5) Custom static / dynamic signals (``@wl.signal``)
---------------------------------------------------

``utils/criterions.py`` also registers free-form signals via ``custom_signals()``
— a static signal computed from the image, and a dynamic signal that reacts to a
logged metric:

.. code-block:: python

   @wl.signal(name="blue_pixels")                       # STATIC: from ctx.image
   def compute_blue_pixels(ctx: wl.SignalContext) -> int:
       img = ctx.image
       ...
       return int(blue_mask.sum())

   @wl.signal(name="blue_weighted_loss",                # DYNAMIC: subscribes to a metric
              subscribe_to="train_mlt_loss/CE", compute_every_n_steps=1)
   def compute_blue_weighted_loss(ctx: wl.SignalContext) -> float:
       blue = ctx.dataframe.get_value(ctx.origin, ctx.sample_id, "signals_blue_pixels")
       return ctx.subscribed_value * (float(blue or 0) / (128 * 128))
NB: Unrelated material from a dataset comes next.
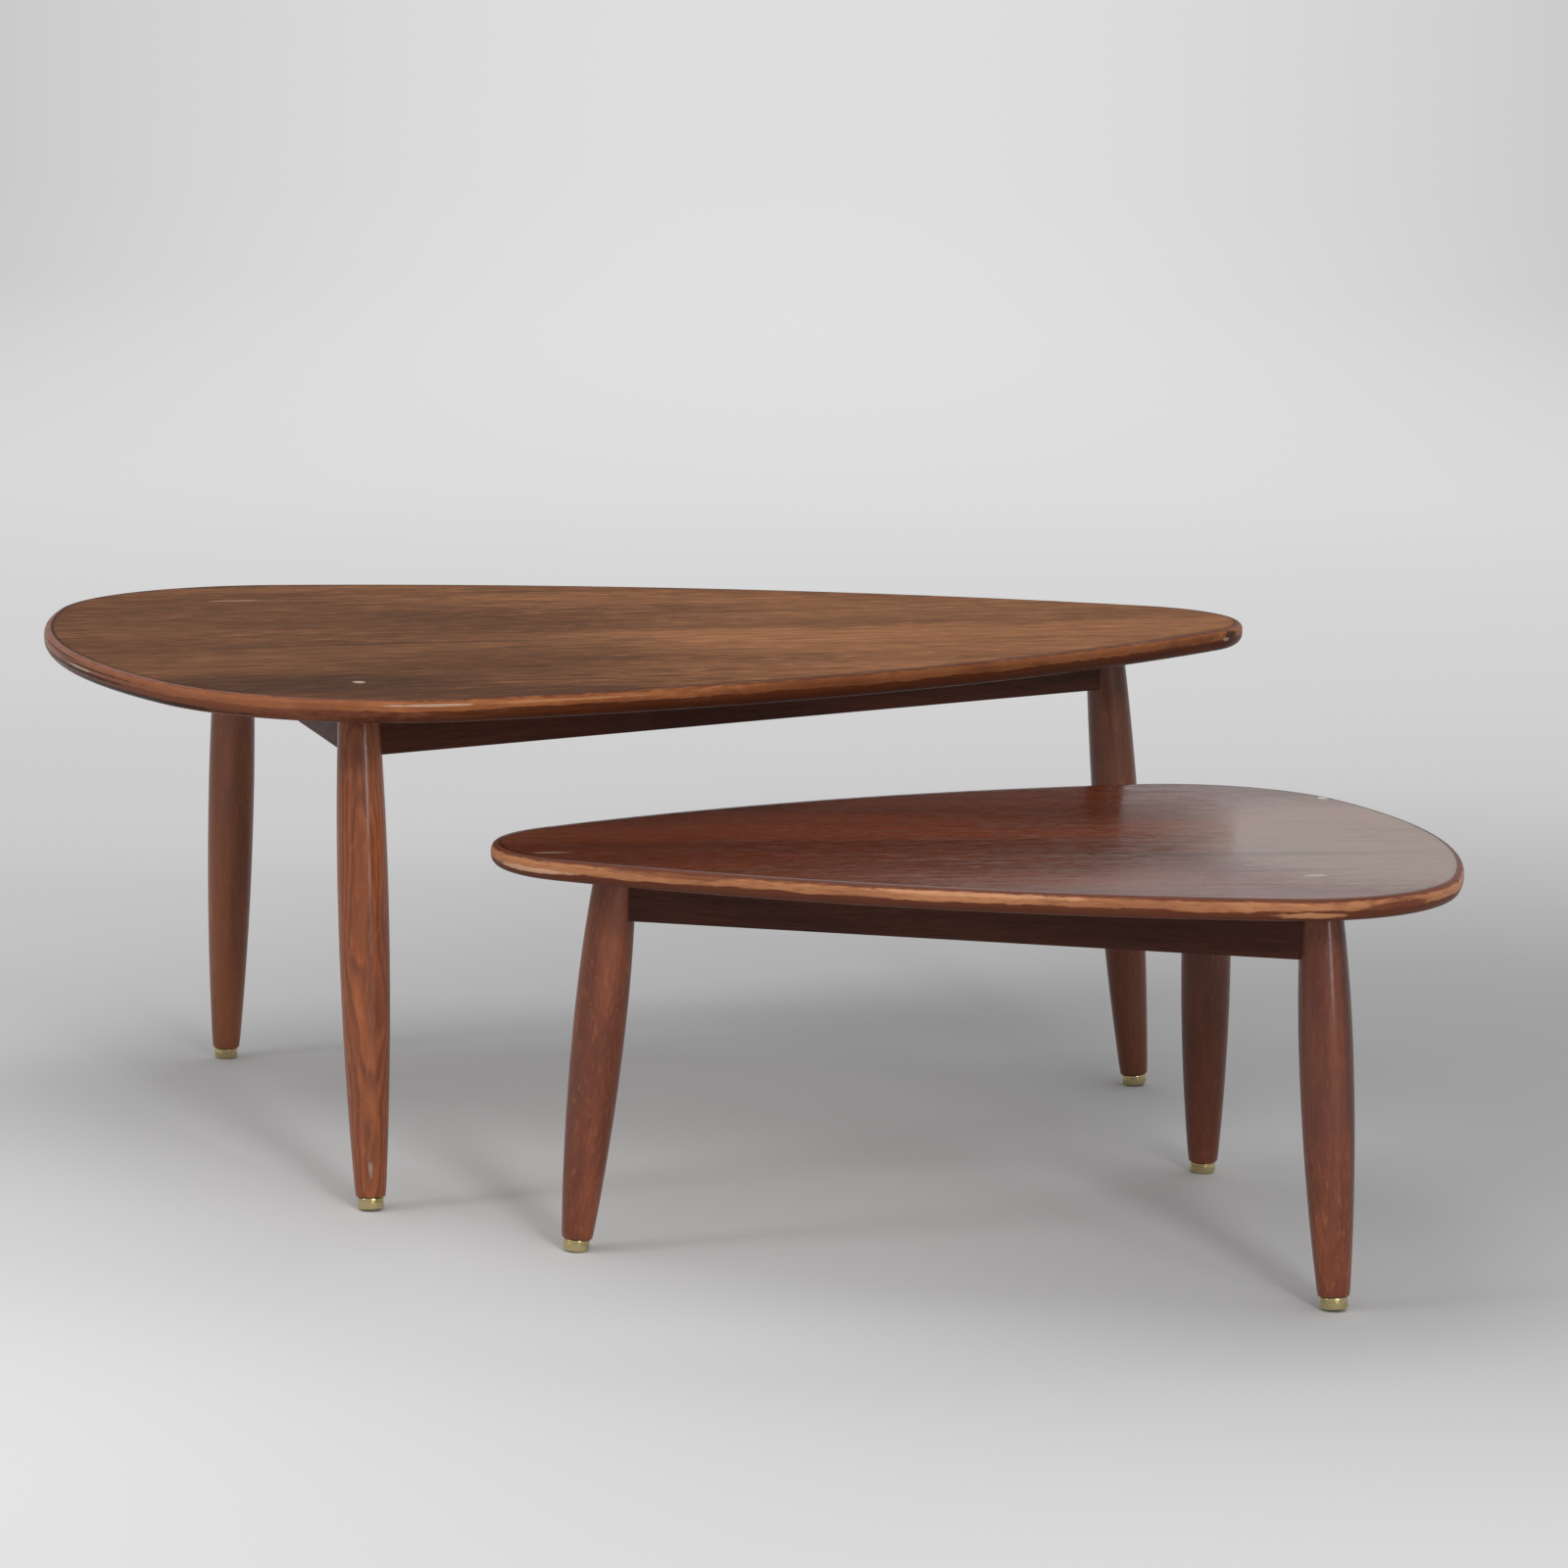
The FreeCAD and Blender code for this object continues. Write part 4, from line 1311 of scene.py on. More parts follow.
@dataclass
class Patterns:
    """The pieces that are modelled once and copied."""

    hardware: Hardware = field(default_factory=Hardware)
    bracket: Piece | None = None
    screw: Piece | None = None
    foot: Piece | None = None
    insert: Piece | None = None

    def build(self) -> None:
        """Model all the patterns."""
        self.bracket = self.make_bracket()
        self.screw = self.make_screw()
        self.foot = self.make_foot()
        self.insert = self.make_insert()

    def discard(self) -> None:
        """Delete the patterns once everything is copied from them."""
        discard(self.bracket, self.screw, self.foot, self.insert)

    def make_bracket(self) -> Piece:
        """Bend and drill an angle bracket: its corner at the origin, one arm along +Y, one down -Z.

        Returns:
            The pattern.
        """
        h = self.hardware
        middle = (0.0, h.bracket_wall / 2, -h.bracket_arm / 2)
        bpy.ops.mesh.primitive_cube_add(size=1.0, location=middle)
        piece = started("bracket_pattern")
        piece.scale = (h.bracket_width, h.bracket_wall, h.bracket_arm)
        settle(piece)
        with editing(piece):
            bpy.ops.mesh.select_all(action="SELECT")
            bpy.ops.mesh.bisect(
                plane_co=(0, 0, -h.bracket_wall), plane_no=(0, 0, 1), threshold=MERGE
            )
            near = h.bracket_wall - MERGE
            pick(piece, "FACE", lambda s: s.y > near and s.z > -near - 2 * MERGE)
            move = {"value": (0.0, h.bracket_arm - h.bracket_wall, 0.0)}
            bpy.ops.mesh.extrude_region_move(TRANSFORM_OT_translate=move)
            far = h.bracket_arm - MERGE
            side = h.bracket_width / 2 - MERGE
            for way in (1, -1):
                pick(piece, "EDGE", lambda s: s.x * way > side and (s.y > far or s.z < -far))
                bpy.ops.mesh.bevel(offset=h.bracket_corner, segments=6)
        close_up(piece)
        soften(piece, h.bracket_round, 2)
        for spot, turn in (((0, h.screw_reach, 0), 0.0), ((0, 0, -h.screw_reach), math.pi / 2)):
            bpy.ops.mesh.primitive_cylinder_add(
                vertices=32, radius=h.screw_hole, depth=0.02, location=spot, rotation=(turn, 0, 0)
            )
            drill = started("drill")
            settle(drill)
            carve(piece, drill)
            discard(drill)
        write_lay(piece, lambda spot: spot)
        smooth(piece)
        return piece

    def make_screw(self) -> Piece:
        """Turn a pan-head screw, its head below the origin, its shank up, and strike its cross recess.

        Returns:
            The pattern.
        """
        h = self.hardware
        crown = -h.head_height
        profile = [(radius, crown + rise) for radius, rise in h.head_dome]
        profile += [(h.head_radius, -h.head_edge), (h.head_radius - h.head_edge, 0.0)]
        profile += [(h.screw_radius, 0.0)]
        height = 0.8 * h.screw_pitch
        shank = h.screw_length - h.screw_point
        while height < shank - h.screw_pitch:
            profile.append((h.screw_radius, height))
            profile.append((h.screw_radius - h.screw_depth, height + h.screw_pitch / 2))
            height += h.screw_pitch
        profile += [(h.screw_radius * 0.8, shank), (0.0, h.screw_length)]
        piece = turned("screw_pattern", profile, 24)
        for turn in (0.0, math.pi / 2):
            bpy.ops.mesh.primitive_cube_add(size=1.0, location=(0, 0, crown), rotation=(0, 0, turn))
            blade = started("blade")
            blade.scale = h.recess
            settle(blade)
            carve(piece, blade)
            discard(blade)
        write_lay(piece, lambda spot: spot.zxy)
        smooth(piece)
        return piece

    def make_foot(self) -> Piece:
        """Turn a brass foot with its threaded stud, standing on its sole.

        Returns:
            The pattern.
        """
        h = self.hardware
        flat = h.foot_radius - h.foot_round
        top = h.foot_height
        profile = [*h.sole_dimple, (flat * 0.8, 0.0)]
        profile += corner((flat, h.foot_round), h.foot_round, 270.0, 6)
        for drop in h.foot_grooves:
            level = top - drop
            profile += [(h.foot_radius, level - h.groove_half)]
            profile += [(h.foot_radius - h.groove_depth, level)]
            profile += [(h.foot_radius, level + h.groove_half)]
        profile += corner((h.foot_radius - h.foot_edge, top - h.foot_edge), h.foot_edge, 0.0, 2)
        core = h.stud_radius - h.thread_depth
        profile += [(core, top)]
        level = top + h.thread_depth
        stop = top + h.stud_length
        while level < stop - 2 * h.thread_pitch:
            profile.append((core, level))
            for share in h.thread_crest:
                profile.append((h.stud_radius, level + share * h.thread_pitch))
            level += h.thread_pitch
        profile += [(core, stop - h.chamfer), (h.stud_end_radius, stop), (0.0, stop)]
        piece = turned("foot_pattern", profile, 72)
        write_lay(piece, lambda spot: spot.zxy)
        smooth(piece, 30)
        return piece

    def make_insert(self) -> Piece:
        """Turn the threaded insert, with its flange at the leg's lower end.

        Returns:
            The pattern.
        """
        h = self.hardware
        face = h.foot_height + h.seat_gap
        top = h.leg_end + h.insert_length
        blind = face + h.bore_depth
        profile = [(0.0, blind), (h.bore_radius, blind), (h.bore_radius, face)]
        edge = h.groove_half
        profile += [(h.flange_radius - edge, face), (h.flange_radius, face + edge)]
        profile += [(h.flange_radius, h.leg_end), (h.insert_radius, h.leg_end)]
        level = h.leg_end + h.insert_rib
        while level < top - h.insert_rib - h.chamfer:
            profile += [(h.insert_radius, level)]
            profile += [(h.insert_radius - h.thread_depth, level + h.insert_rib / 2)]
            level += h.insert_rib
        profile += [(h.insert_radius, top - h.chamfer), (h.insert_radius - h.chamfer, top)]
        profile += [(0.0, top)]
        piece = turned("insert_pattern", profile, 48)
        write_lay(piece, lambda spot: spot.zxy)
        smooth(piece, 30)
        return piece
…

   custom_signals()   # register before wl.serve()

See :doc:`user_functions` for the ``@wl.signal`` / ``SignalContext`` reference.

Where the arrays come from in the studio
----------------------------------------

When the UI requests a sample for a segmentation run:

- **Raw image** — read directly from the dataset file each time (never stored in
  the dataframe).
- **Prediction mask** — loaded lazily from the array store (``arrays.h5``) via a
  proxy, from whatever the per-sample path saved on ``instance_id 0``.
- **GT label** — taken from the sample row's ``target`` if present, otherwise
  reconstructed from the dataset file; the individual per-instance masks live on
  ``instance_id >= 1``.

Practical checklist
-------------------

- Return a **list of instance masks** per sample and wire ``collate_fn=seg_collate``.
- Wrap per-sample criterions with ``per_sample=True`` and per-instance ones with
  ``per_instance=True``.
- Build ``batch_idx`` from the same instance lists; pass it (and ``batch_ids``) to
  the per-instance criterions, plus a flat ``targets`` list to persist instance masks.
- Keep Dice as a ``metric`` and BCE as a ``loss``; aggregate them per sample for the
  backward pass with ``wl.save_signals``.